Give the lines of the material verbatim, from the first line to the line with "const touchGap = 0.3;", including both.

■ ■ ■

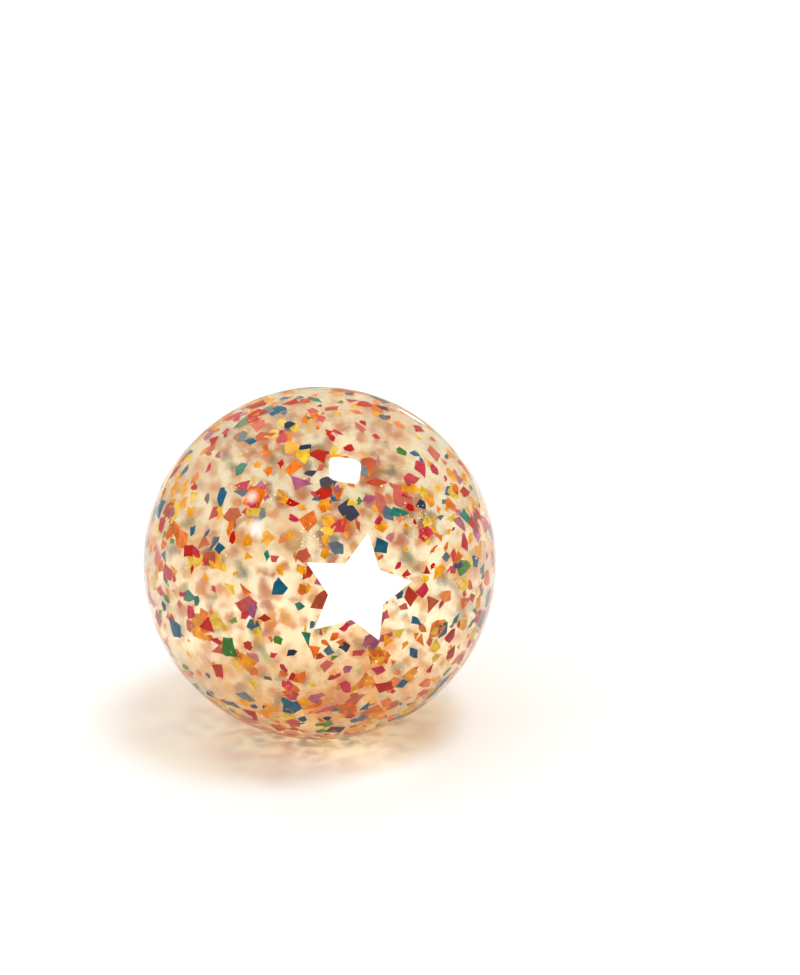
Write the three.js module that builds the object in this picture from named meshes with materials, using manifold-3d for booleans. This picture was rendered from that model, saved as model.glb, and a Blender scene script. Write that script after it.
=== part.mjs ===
// A clear play ball of soft vinyl, blown up with air: the ball, the stopper of its air valve
// and a plain star sticker. The ball is sealed, so it is modelled as one solid.
// Millimetres, +Z up. The origin is the middle of the small flat patch that the ball stands on,
// and the front, with the star, faces -Y.
import * as THREE from "three";
import { mergeVertices } from "three/addons/utils/BufferGeometryUtils.js";
import Module from "manifold-3d";

// The ball
const ballDiameter = 150;
const restPatchDiameter = 20; // where the soft ball flattens under its own weight
const facetsAround = 72;
const facetsUp = 36;

// The air valve, on the side turned away from the star
const stopperHeadDiameter = 10;
const stopperHeadThickness = 1.6;
const stopperStemDiameter = 5;
const stopperStemLength = 6.5; // from under the head to the tip
const stopperTipChamfer = 0.8;
const stopperHeadRounding = 0.4;
const fingerDimpleDiameter = 4.4;
const fingerDimpleDepth = 0.6;
const recessMargin = 1.6; // a fingernail's room around the head
const stopperFacets = 32;

// The star sticker
const starAzimuth = 10.8; // degrees to the right of the front
const starElevation = 8.1; // degrees above the ball's middle
const starTurn = 14.1; // degrees clockwise, because it was stuck on by hand
const starPoints = 5;
const starTipRadius = 22.3;
const starNotchRadius = 11.5;
const starThickness = 0.3;

// Pieces that touch on the real ball stand this far apart
const touchGap = 0.3;

const ballRadius = ballDiameter / 2;
const restPatchRadius = restPatchDiameter / 2;
const ballCentre = new THREE.Vector3(0, 0, Math.sqrt(ballRadius ** 2 - restPatchRadius ** 2));

const solids = await Module();
solids.setup();

// The direction from the ball's centre at an azimuth to the right of the front and an elevation.
function direction(azimuth, elevation) {
  const a = THREE.MathUtils.degToRad(azimuth);
  const e = THREE.MathUtils.degToRad(elevation);
  return new THREE.Vector3(Math.sin(a) * Math.cos(e), -Math.cos(a) * Math.cos(e), Math.sin(e));
}

// A placement with its origin at the ball's centre, its Z axis along outward and its Y axis as
// near to straight up as that allows.
function facing(outward) {
  const up = new THREE.Vector3(0, 0, 1);
  const across = new THREE.Vector3().crossVectors(up, outward).normalize();
  const along = new THREE.Vector3().crossVectors(outward, across);
  return new THREE.Matrix4().makeBasis(across, along, outward).setPosition(ballCentre);
}

// A shape turned from a profile of [radius, height] points, standing along Z.
function turned(profile, facets) {
  const points = profile.map(([radius, height]) => new THREE.Vector2(radius, height));
  return new THREE.LatheGeometry(points, facets).rotateX(Math.PI / 2);
}

// A closed geometry as a solid that can be cut and joined.
function toSolid(geometry) {
  const bare = geometry.clone();
  bare.deleteAttribute("normal");
  bare.deleteAttribute("uv");
  const merged = mergeVertices(bare);
  return new solids.Manifold(
    new solids.Mesh({
      numProp: 3,
      vertProperties: merged.attributes.position.array,
      triVerts: new Uint32Array(merged.index.array),
    }),
  );
}

// A solid as a named mesh with its own material.
function toMesh(name, solid, material) {
  const { vertProperties, triVerts } = solid.getMesh();
  const geometry = new THREE.BufferGeometry();
  geometry.setAttribute("position", new THREE.BufferAttribute(vertProperties, 3));
  geometry.setIndex(new THREE.BufferAttribute(triVerts, 1));
  geometry.computeVertexNormals();
  const mesh = new THREE.Mesh(geometry, material);
  mesh.name = name;
  return mesh;
}

// A globe of any radius about the ball's centre, flat where it meets the patch that it stands on.
function globe(radius) {
  const bottom = -ballCentre.z;
  const flatRadius = Math.sqrt(radius ** 2 - bottom ** 2);
  const start = Math.asin(bottom / radius);
  const profile = [[0, bottom]];
  for (let i = 0; i < facetsUp; i++) {
    const angle = start + ((Math.PI / 2 - start) * i) / facetsUp;
    profile.push(i === 0 ? [flatRadius, bottom] : [radius * Math.cos(angle), radius * Math.sin(angle)]);
  }
  profile.push([0, radius]);
  return turned(profile, facetsAround).translate(0, 0, ballCentre.z);
}

// Heights along the valve's axis, counted from the ball's centre.
const stopperHeadRadius = stopperHeadDiameter / 2;
const stopperStemRadius = stopperStemDiameter / 2;
const headTop = Math.sqrt(ballRadius ** 2 - stopperHeadRadius ** 2);
const headUnderside = headTop - stopperHeadThickness;
const stemTip = headUnderside - stopperStemLength;

// The hole for the stopper: a dished recess for its head and a blind bore for its stem.
function valveHole() {
  const aboveBall = ballRadius + stopperHeadThickness;
  const recessRadius = stopperHeadRadius + recessMargin;
  const boreRadius = stopperStemRadius + touchGap;
  return turned(
    [
      [0, stemTip - touchGap],
      [boreRadius, stemTip - touchGap],
      [boreRadius, headUnderside - touchGap],
      [recessRadius, headUnderside - touchGap],
      [recessRadius, aboveBall],
      [0, aboveBall],
    ],
    stopperFacets,
  );
}

// The stopper: a stem with a chamfered tip under a head that follows the ball's own curve and has
// a dimple in its middle.
function stopper() {
  const profile = [
    [0, stemTip],
    [stopperStemRadius - stopperTipChamfer, stemTip],
    [stopperStemRadius, stemTip + stopperTipChamfer],
    [stopperStemRadius, headUnderside],
    [stopperHeadRadius, headUnderside],
    [stopperHeadRadius, headTop - stopperHeadRounding],
    [stopperHeadRadius - stopperHeadRounding, headTop],
  ];
  const dimpleRadius = fingerDimpleDiameter / 2;
  const dimpleRim = Math.sqrt(ballRadius ** 2 - dimpleRadius ** 2);
  profile.push([dimpleRadius, dimpleRim]);
  const dimpleSteps = 4;
  for (let i = 1; i <= dimpleSteps; i++) {
    const angle = (Math.PI / 2) * (i / dimpleSteps);
    const radius = i === dimpleSteps ? 0 : dimpleRadius * Math.cos(angle);
    profile.push([radius, dimpleRim - fingerDimpleDepth * Math.sin(angle)]);
  }
  return turned(profile, stopperFacets);
}

// The star's outline, pushed outwards from the ball's centre.
function starPrism() {
  const outline = new THREE.Shape();
  for (let i = 0; i < 2 * starPoints; i++) {
    const radius = i % 2 === 0 ? starTipRadius : starNotchRadius;
    const angle = Math.PI / 2 - THREE.MathUtils.degToRad(starTurn) - (Math.PI * i) / starPoints;
    outline[i === 0 ? "moveTo" : "lineTo"](radius * Math.cos(angle), radius * Math.sin(angle));
  }
  outline.closePath();
  return new THREE.ExtrudeGeometry(outline, { depth: ballDiameter, bevelEnabled: false });
}

const clearVinyl = new THREE.MeshStandardMaterial({
  color: 0xf1dcc0,
  roughness: 0.08,
  metalness: 0,
  transparent: true,
  opacity: 0.45,
});
const milkyVinyl = new THREE.MeshStandardMaterial({ color: 0xf4eee2, roughness: 0.35, metalness: 0 });
const whiteFilm = new THREE.MeshStandardMaterial({ color: 0xfdfdfb, roughness: 0.3, metalness: 0 });

const valvePlacement = facing(direction(starAzimuth + 180, -starElevation));
const starPlacement = facing(direction(starAzimuth, starElevation));

const ball = toSolid(globe(ballRadius)).subtract(toSolid(valveHole().applyMatrix4(valvePlacement)));
const stickerUnderside = ballRadius + touchGap;
const star = toSolid(globe(stickerUnderside + starThickness))
  .subtract(toSolid(globe(stickerUnderside)))
  .intersect(toSolid(starPrism().applyMatrix4(starPlacement)));

const part = new THREE.Group();
part.add(toMesh("ball", ball, clearVinyl));
part.add(toMesh("valve_stopper", toSolid(stopper().applyMatrix4(valvePlacement)), milkyVinyl));
part.add(toMesh("star_sticker", star, whiteFilm));

export default part;
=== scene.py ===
# %% [markdown]
# # A confetti play ball
#
# This ball is blown up from clear soft vinyl. Its wall is only a millimetre and a half thick, and
# about two thousand chips of coloured film are sealed inside it. A white star is stuck on the
# front, and the stopper of the air valve sits at the back.
#
# The look comes from layers: a glossy outer face, flat chips right behind it, a duller inner face,
# and then the same things again on the far side, seen through all of that. So each layer is made as
# its own shape, where it really is, and light does the rest.

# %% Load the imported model
import math

import bmesh
import bpy
from mathutils import Matrix, Vector


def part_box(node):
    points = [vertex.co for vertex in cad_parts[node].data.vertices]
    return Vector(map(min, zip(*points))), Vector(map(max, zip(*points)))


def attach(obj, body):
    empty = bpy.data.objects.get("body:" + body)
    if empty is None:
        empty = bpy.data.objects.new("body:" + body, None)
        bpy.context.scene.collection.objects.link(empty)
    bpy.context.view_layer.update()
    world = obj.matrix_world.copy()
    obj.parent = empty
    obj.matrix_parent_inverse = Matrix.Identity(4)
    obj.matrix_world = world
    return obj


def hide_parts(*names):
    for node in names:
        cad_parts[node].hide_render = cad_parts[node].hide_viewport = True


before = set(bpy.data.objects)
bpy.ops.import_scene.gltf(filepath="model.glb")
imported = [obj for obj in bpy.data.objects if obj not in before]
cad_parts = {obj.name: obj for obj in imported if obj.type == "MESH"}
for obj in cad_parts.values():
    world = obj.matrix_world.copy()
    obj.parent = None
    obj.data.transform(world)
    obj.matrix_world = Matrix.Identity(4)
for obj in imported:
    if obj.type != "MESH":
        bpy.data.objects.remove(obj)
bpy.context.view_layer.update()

# %% [markdown]
# ## Sizes that everything shares
#
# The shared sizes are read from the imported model, so nothing has to be fitted by eye. The ball's
# width gives its radius. Its height is a little less, because a soft ball flattens where it stands,
# and the difference gives the height of its centre.

# %% Shared sizes
MM = 0.001
ball_low, ball_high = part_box("ball")
BALL_RADIUS = round((ball_high.x - ball_low.x) / 2, 4)
BALL_CENTRE = Vector((0, 0, ball_high.z - BALL_RADIUS))
WALL = 1.5 * MM
INNER_RADIUS = BALL_RADIUS - WALL
print("radius", BALL_RADIUS, "centre height", round(BALL_CENTRE.z, 5))


# %% Directions
def direction(azimuth, elevation):
    """The direction at an azimuth to the right of the front and an elevation, in degrees."""
    a, e = math.radians(azimuth), math.radians(elevation)
    return Vector((math.sin(a) * math.cos(e), -math.cos(a) * math.cos(e), math.sin(e)))


STAR_AXIS = direction(10.8, 8.1)
VALVE_AXIS = -STAR_AXIS

# %% [markdown]
# ## The camera
#
# The photograph looks slightly down on the ball from a little over half a metre, with the ball left
# of the middle. The distance comes from how the ball's outline and its resting point lie in the
# picture: from farther away, less of its top would show. Like every object made here, the camera
# is placed in the scene by a small helper.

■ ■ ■

Written answer
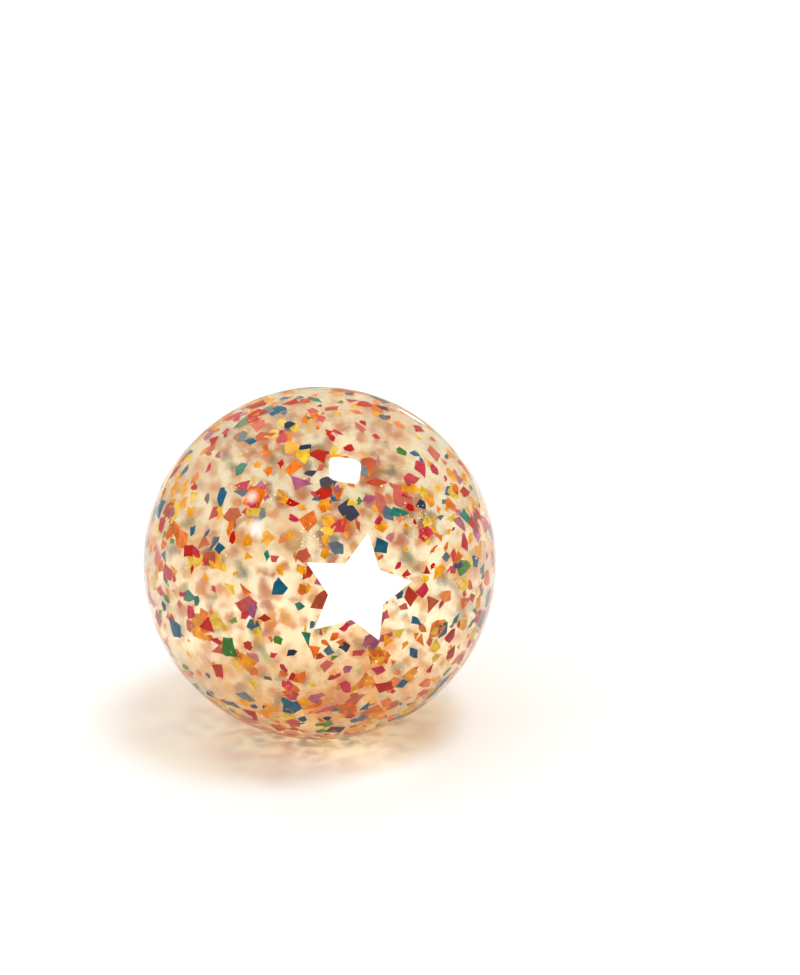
Write the three.js module that builds the object in this picture from named meshes with materials, using manifold-3d for booleans. This picture was rendered from that model, saved as model.glb, and a Blender scene script. Write that script after it.
=== part.mjs ===
// A clear play ball of soft vinyl, blown up with air: the ball, the stopper of its air valve
// and a plain star sticker. The ball is sealed, so it is modelled as one solid.
// Millimetres, +Z up. The origin is the middle of the small flat patch that the ball stands on,
// and the front, with the star, faces -Y.
import * as THREE from "three";
import { mergeVertices } from "three/addons/utils/BufferGeometryUtils.js";
import Module from "manifold-3d";

// The ball
const ballDiameter = 150;
const restPatchDiameter = 20; // where the soft ball flattens under its own weight
const facetsAround = 72;
const facetsUp = 36;

// The air valve, on the side turned away from the star
const stopperHeadDiameter = 10;
const stopperHeadThickness = 1.6;
const stopperStemDiameter = 5;
const stopperStemLength = 6.5; // from under the head to the tip
const stopperTipChamfer = 0.8;
const stopperHeadRounding = 0.4;
const fingerDimpleDiameter = 4.4;
const fingerDimpleDepth = 0.6;
const recessMargin = 1.6; // a fingernail's room around the head
const stopperFacets = 32;

// The star sticker
const starAzimuth = 10.8; // degrees to the right of the front
const starElevation = 8.1; // degrees above the ball's middle
const starTurn = 14.1; // degrees clockwise, because it was stuck on by hand
const starPoints = 5;
const starTipRadius = 22.3;
const starNotchRadius = 11.5;
const starThickness = 0.3;

// Pieces that touch on the real ball stand this far apart
const touchGap = 0.3;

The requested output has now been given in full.